It's that time of year again: back to school time. My daughter has just spent an inordinate amount of money on school uniform for her two middle children. This includes smart blazers - grey for the boy and purple for the girl - which they will have to wear at all times in the classroom. Amazingly they don't have to wear them for PE. No, for that they have a different bit of expensive uniform. Even the tiny person, now that she has turned one, has to wear a uniform to go to nursery! The British obsession with uniform goes on.
For those who do not have to worry about how much their children's clothes cost, I found an advert (well a bit of an article which is tantamount to advertising) in today's newspaper. For a mere £195 you can buy a pair of shoes which your child can colour in for themselves. With the headline ONE, TWO, COLOUR MY SHOE, it tells us:
"Charlotte Olympia has collaborated with Crayola to create slip-on sneakers for kids. Yes, they're pricey but they come with special pens for the kids to colour them in themselves, and ensure they're the coolest cats at the start of term."

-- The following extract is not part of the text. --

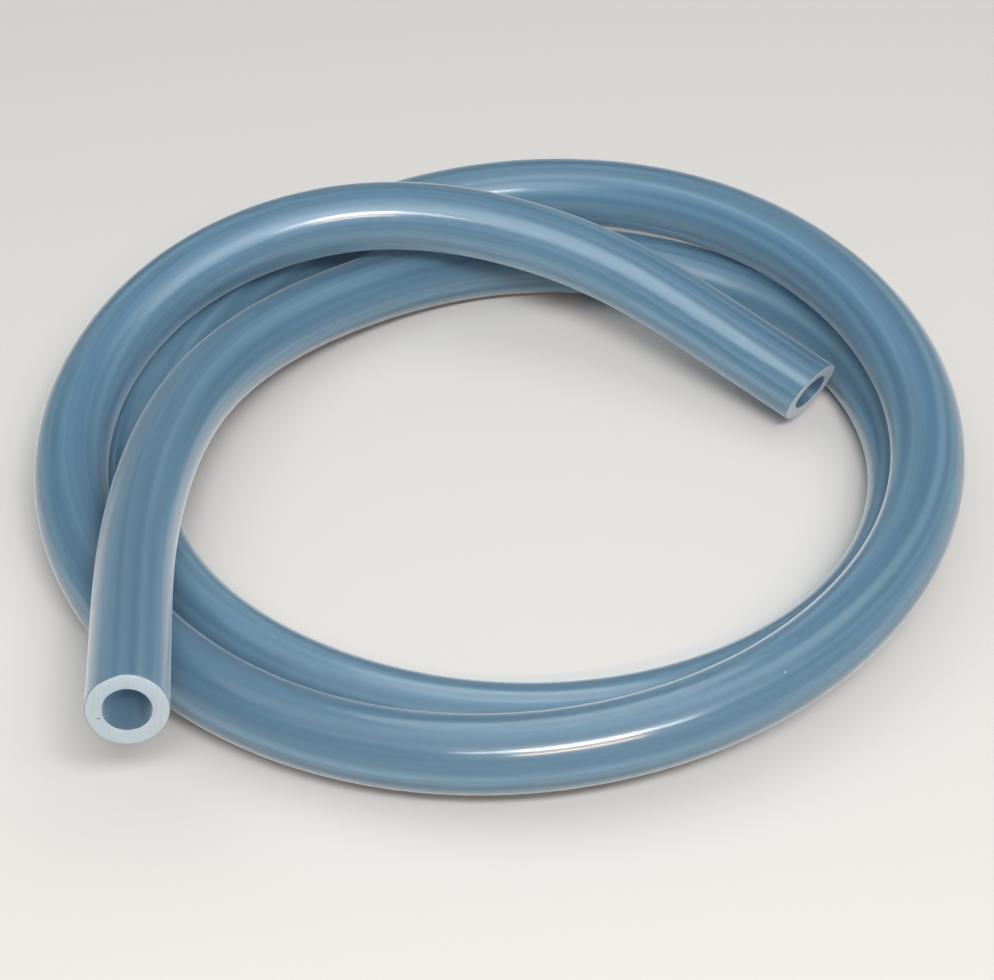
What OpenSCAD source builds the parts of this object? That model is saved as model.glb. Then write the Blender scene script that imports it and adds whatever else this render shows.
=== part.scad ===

I wonder what kind of world these people live in. Has nobody told them how quickly children grow out of shoes or that schools insist on shoes of a certain colour and sometimes even a specific style? Uniform again! Nonsense!
On the subject of school nonsense, a leading state grammar school, with the wondrous name of Saint Olave's, has been in the news because it has been excluding pupils and denying them the right to return to school for the second year of A-Level studies. On what grounds did these exclusions take place? Did the students kick over the traces a little too often You may well ask. No, it turns out that they did not achieve high enough grades in their AS-Level exams, or in internal exams at the end of the first year in sixth form. This meant that they were highly unlikely to achieve A and B grades at the end of their second year. The school's average pass rate would be reduced. The school wanted nothing to do with such failures!
Unfortunately for the school, most of the pupils at the school come from families with articulate parents who expect to get things their own way. They told the papers. The consulted lawyers. They made a fuss. Now it turns out that schools have no right to exclude students for not getting high grades and they had to back track and say that they would accept these students back to school after all.
This is what happens when fear of league tables gets too great!